游云开不由分说:“阿堇跟他能一样吗!”眉头拧得紧紧的,又说,“你和阿堇都聊什么了,怎么怪怪的,还引狼入室——”充满敌意地瞪了连霄一眼,不言而喻。
关忻内心的不甘萌动了一下,迅速消解成一汪自嘲,他自认问心无愧,奈何有口难言。徒有其表的冷静如同坟场的夕阳,晒着一片死寂。
关忻的手慢慢放开了游云开。
游云开不敢置信,低头看了看还残留掌温的袖口,再看向关忻:“你这是什么意思?”
“你真要走,我不拦你,”关忻说,“要么就洗脸去,然后上床睡觉。”
“你!你以为我不敢走吗!”
“想走的人我从不强留,留也留不住。”
游云开牙根发紧,从没有任何一刻这般痛恨自己对关忻的爱,嘴有多硬心就多虚:“那你想让我留下吗!”
“你说呢?”
游云开一吸鼻子,自暴自弃地地脱掉羽绒服,抓着关忻就往卧室带;一想到卧室的主要功能,关忻不可自控地畏惧:“等等,你——”
“不是让我睡觉吗,你不跟我睡你要跟谁睡!”
关忻咎由自取哑口无言,连霄明白他的感受,上前一步刚要制止,被游云开一门板关在客厅,关门前留下一句咬牙切齿的:“我就留你到天亮!”

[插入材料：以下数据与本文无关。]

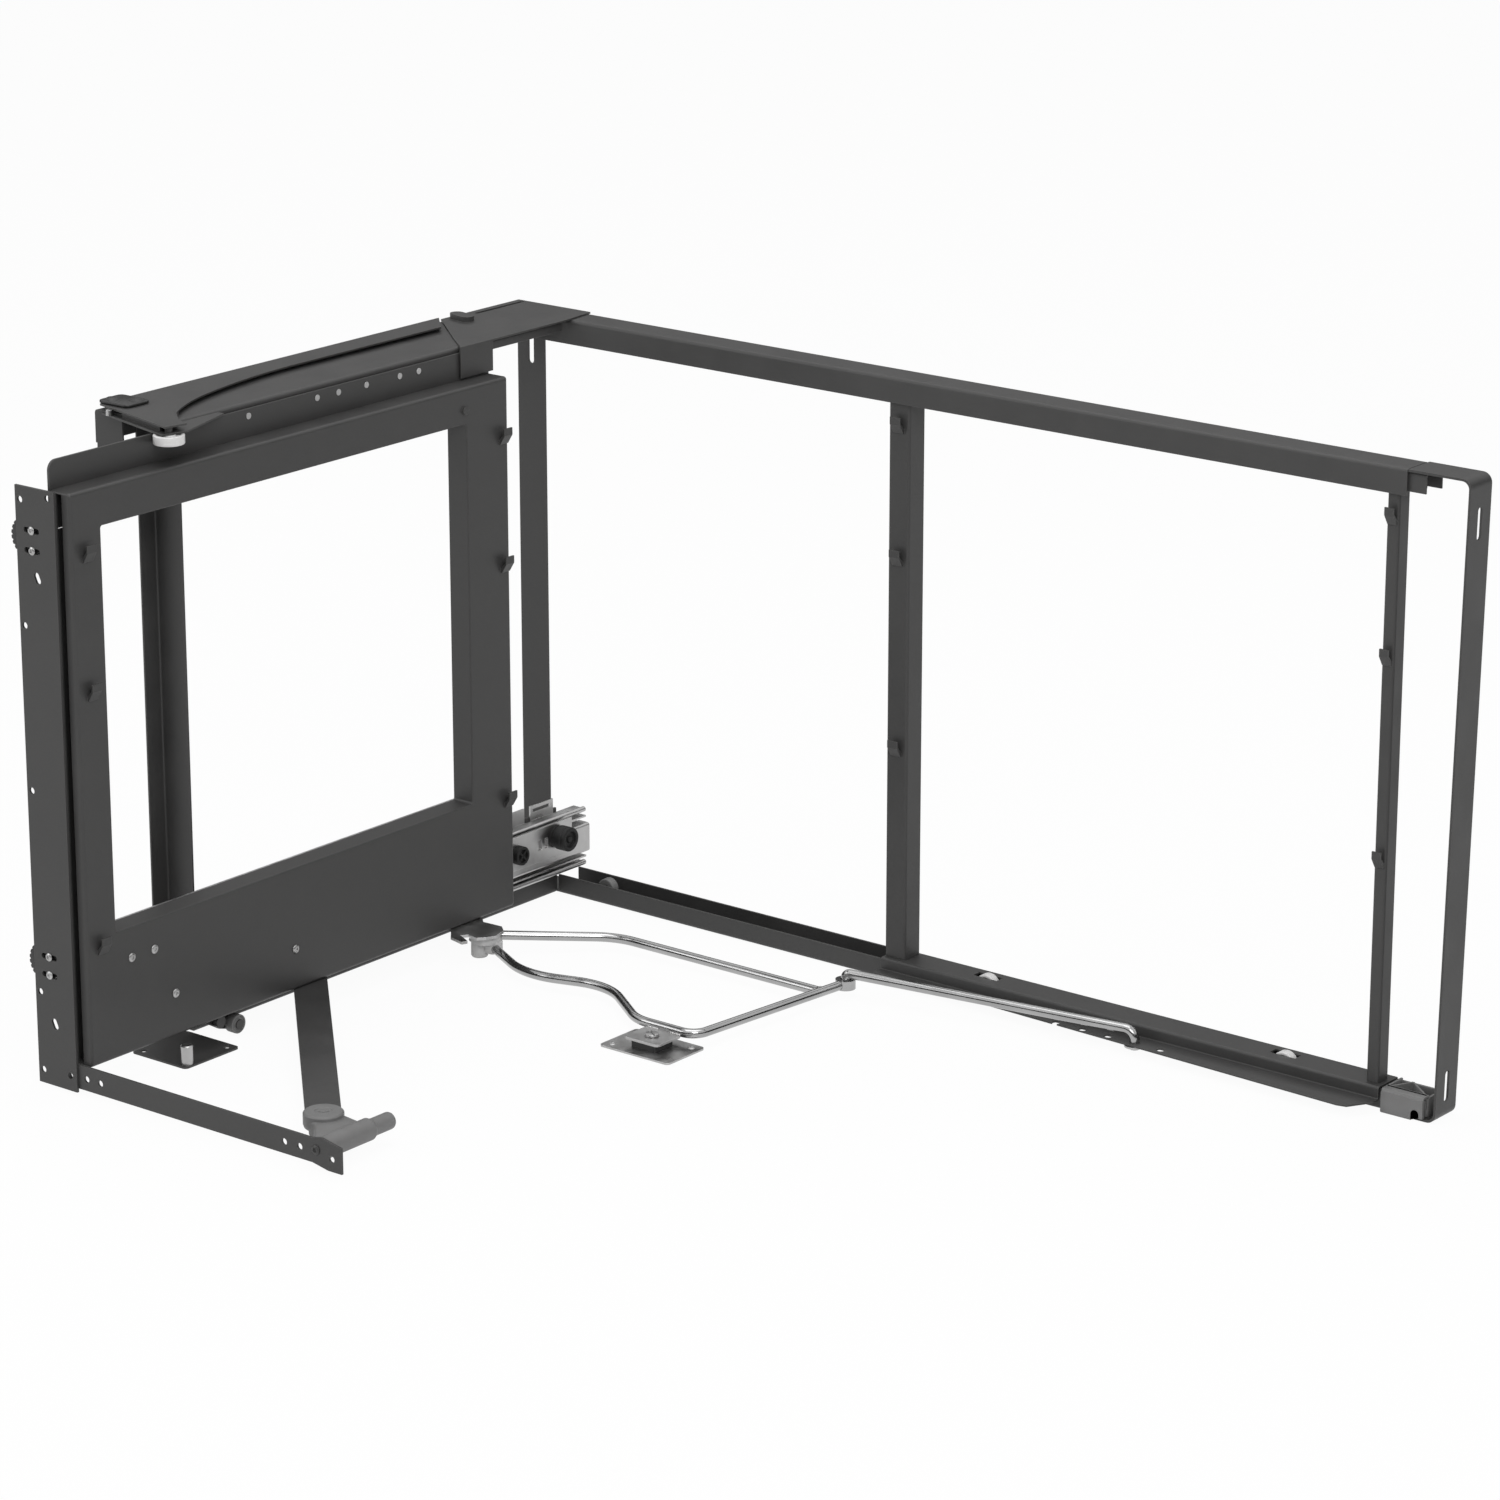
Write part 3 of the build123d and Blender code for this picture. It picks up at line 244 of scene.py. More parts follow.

门关上锁,一回头,看到关忻呆立床前,游云开嘴一扁,抬起爪子撒娇耍赖凑到关忻眼前:“骑了一路车,呼呼灌风啊,冻得手指头都伸不直了,你还气我。”
面对那张床,关忻目光轻闪,喉结微动,呼吸有一瞬间的沉重,刻意收回眼神落在游云开指节通红的手上,心疼地捂了上去:“刚才你揪连霄衣领的时候可伸得挺直的。”

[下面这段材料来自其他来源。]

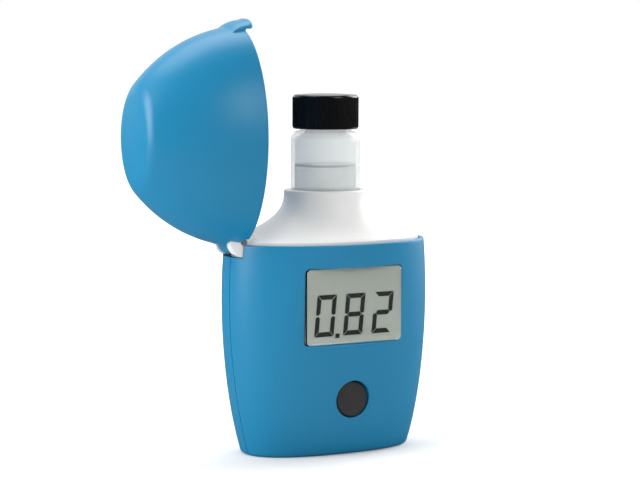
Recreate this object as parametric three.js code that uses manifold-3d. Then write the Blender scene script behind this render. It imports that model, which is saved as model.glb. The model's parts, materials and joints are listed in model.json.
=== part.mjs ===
// Digital water tester: a pocket colorimeter with a hinged lid, a sample vial in a sprung well,
// a liquid-crystal display and one push button. Millimetres, +Z up, the front faces -Y and the
// hinge is on the -X side. The origin is the centre of the base. The lid stands open.
import * as THREE from "three";
import { mergeVertices } from "three/addons/utils/BufferGeometryUtils.js";
import Module from "manifold-3d";

// ---- Case: a flattened barrel ----
const SIDE_ROOM = 4.95; // from the battery holder out to the wall, at the widest level
const WIDEST_Z = 42;
const SIDE_ARC_RADIUS = 160;
const DEPTH_GROWTH = 0.06; // half depth gained per millimetre of height
const FOOT_TUCK = 3.4;
const FOOT_TUCK_HEIGHT = 6;
const RIM_Z = 56.2;
const CASE_WALL = 1.8;
const CASE_FLOOR = 2.0;
const BASE_EDGE_RADIUS = 0.9;
const BASE_EXPONENT = 2.4; // the plan is squarer at the base than at the rim
const RIM_EXPONENT = 2.0;
const PARTING_Y = -1.5;
const PARTING_GAP = 0.3;
const FIT = 0.3; // clearance between neighbouring mouldings
const TOUCH = 0.05; // clearance between pieces that rest on each other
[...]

“你还好意思说他,”游云开得了老婆偏爱,心里舒坦不少,得寸进尺,“我还没问呢,连霄为什么会在这儿,还有,我去了医院找你,医院说你早就离职了——那你这些日子早出晚归的都在干嘛,你究竟还有多少事瞒着我?”
关忻避而不谈,松开手说:“你先睡吧,我、我去喝口水。”
“你要喝水?我给你倒,连霄没走之前你甭想出这个门!”
“诶——”
游云开出了卧室,一抬头只见连霄神情焦虑来回踱步,守护宝藏似的,急忙把卧室门关上,顺带给连霄甩了个白眼;连霄压根儿没在意这点不友好,透过开合的缝隙,看到关忻仍站在床边没动,心里有了计较,等游云开端着温水走过,他上前说道:“你要是真为关忻着想,就听我的,我去睡床,你跟他一起睡沙发。”
游云开仿佛听了一本天方夜谭:“你有病啊?我能容忍你玷污这里的空气,就够给关忻面子了,你还想睡我和关忻的床?连霄,清醒点,关忻现在是我老婆了,你亲手把他弄丢的,我不是你,我可不会把这么大个宝贝弄丢!”

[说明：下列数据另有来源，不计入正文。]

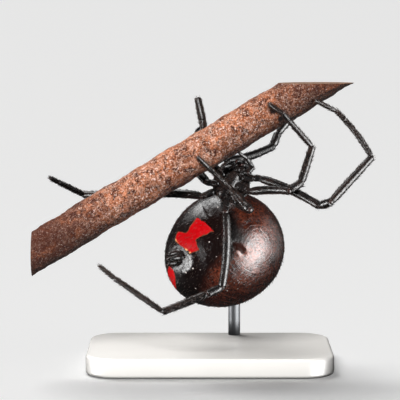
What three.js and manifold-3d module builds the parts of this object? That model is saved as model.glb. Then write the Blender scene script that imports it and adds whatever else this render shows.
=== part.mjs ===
import * as THREE from 'three';
import { mergeVertices } from 'three/addons/utils/BufferGeometryUtils.js';
import Module from 'manifold-3d';

const wasm = await Module();
wasm.setup();

// A female widow spider hanging under a cut length of stick, life size, in millimetres.
// +X runs along the stick, the viewer stands on the -Y side and +Z is up.
// The origin is the middle of the underside of the display base.

// Room left between two pieces that meet
const gap = 0.2;
const eyeGap = 0.06;

// Display stand
const baseLength = 20;
const baseDepth = 13;
const baseThickness = 1.6;
const baseCornerRadius = 2.5;
const baseEdgeBevel = 0.3;
const rodDiameter = 1;
const rodX = 2.1;
const rodBehind = 5.3;
const rodBendRadius = 2.5;

// Perch: the axis point above the origin, its direction and the two cuts
const perchCentre = new THREE.Vector3(0, -4.11, 18.32);
const perchBearing = 3.6;
const perchClimb = 30.8;
const perchDiameter = 3.16;
const perchRoughness = 0.07;
const perchLeftCut = -14.16;
const perchTopCut = 23.36;
const perchReach = 20;

// Fore body: carapace above, sternum below
const foreCentre = new THREE.Vector3(1.72, -3.46, 15.31);
const foreBearing = 8.5;
const foreClimb = 54.6;
const foreRoll = -121.5;
const carapaceFront = 2.05;
const carapaceRear = -1.55;
const carapaceHalfWidth = 1.62;
const carapaceHeight = 0.95;
const carapaceRim = -0.16;
const foveaDepth = 0.2;
const sternumFront = 1.45;
const sternumRear = -1.5;
const sternumHalfWidth = 0.78;
const sternumDepth = -0.86;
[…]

连霄鸡同鸭讲,还被揭短,气得七窍生烟;游云开终于出了口恶气,声一哼,头一甩,洋洋自得进了卧室,把水递给关忻,不忘给情敌泼脏水:“外面那个电灯泡真碍眼,他要睡床,让我们睡沙发,以为我们是剧组的人啊,都得恭维他?你以后不许再跟他有瓜葛了!”
关忻接过水,没喝,握在手里焦虑不安,床他是坚决躺不下的,得想方设法糊弄游云开。
那厢游云开已经脱了衣服换上睡衣,回头看关忻没什么进展,催促:“老婆,愣着干嘛,换衣服睡觉啊。”
关忻清清嗓子:“你先睡,我去书房,还有论文没看完。”
“你都辞职了,睡醒了有大把时间可以看!”游云开怒意积攒,手上的衣物用力摔在床上,“你还有一大堆糊涂账没跟我解释明白呢,别以为我忘了!现在,我要你跟我一起睡觉!”
“云开——”
游云开忍无可忍,扑上去夺走水杯放床头柜上,把关忻重重压进床铺扒衣服:“我说,睡觉!”
“云开——住手!别——不要——不要!!”
关忻脑海中无限闪回那些难堪的场景,当时蒙着眼,看不到,感官被无限放大,那些绝望无助、不知所措与此刻如出一辙;可他的推拒一如火上浇油,游云开盛怒之下,动作更加强烈:“你他妈怎么回事?能跟连霄一起睡,不能跟我睡?关忻,你看清楚,我才是你男朋友!”